The Court noted that the student prayers are authorized by a government policy that permits using government equipment, on government property, and at a government-sanctioned event. The school district "asks us to pretend that we do not recognize what every Santa Fe High School student understands clearly--that this policy is about prayer." Echoing the Court's previous decision on prayer at high school graduations, Justice Stevens wrote, "The degree of school involvement makes it clear that the pre-game prayers bear the imprint of the state and thus put school-age children who objected in an untenable position."

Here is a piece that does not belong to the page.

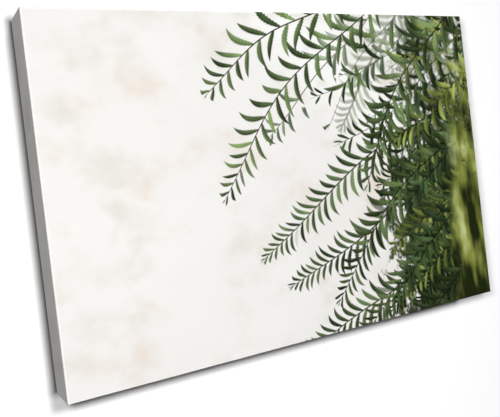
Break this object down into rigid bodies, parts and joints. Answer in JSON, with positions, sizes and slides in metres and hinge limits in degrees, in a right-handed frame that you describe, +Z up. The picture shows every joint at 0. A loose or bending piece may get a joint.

Justice Stevens, perhaps anticipating criticism that the majority opinion reflected an anti-religion bias, stated that the Court's opinion does not interpret the Constitution as imposing "a prohibition on all religious activity in our public schools" nor does the Constitution inhibit "any public school student from voluntarily praying at any time before, during, or after the school day." However, "the religious liberty protected by the Constitution" does prohibit prayer in public schools, "when the state affirmatively sponsors the particular practice of prayer."

Chief Justice William H. Rehnquist and Justices Antonin Scalia and Clarence Thomas dissented vigorously in an opinion penned by Chief Justice Rehnquist. "Even more disturbing than its holding is the tone of the court's opinion: It bristles with hostility to all things religious in public life," Rehnquist said.

The Associated Press (19 June 2000) reported that in Chief Justice Rehnquist's opinion the school district had gone out of its way to satisfy the objections of the 5th Circuit Court of Appeals. He noted that the school district changed its policy to allow for a student speaker who had the choice of delivering a religious message or some other solemnizing message.

Chief Justice Rehnquist said, "Neither the holding nor the tone of the opinion is faithful to the meaning of the Establishment Clause." He pointed out that George Washington proclaimed a day of "public thanksgiving and prayer" at the request of "the very Congress which passed the Bill of Rights."

Chief Justice Rehnquist's dissent was not the only reaction elicited by the majority opinion in this case. In this election year, the Court's decision also garnered immediate response from the apparent presidential candidates Texas Governor George W. Bush and Vice President Al Gore. As reported by the Associated Press and NBC News (19 June 2000), Governor Bush, who signed the brief filed by the state of Texas in support of the school district's policy, called the ruling "disappointing." Mr. Bush released a statement to the press saying, "I support the constitutionally guaranteed right of all students to express their faith freely and participate in voluntary, student-led prayer."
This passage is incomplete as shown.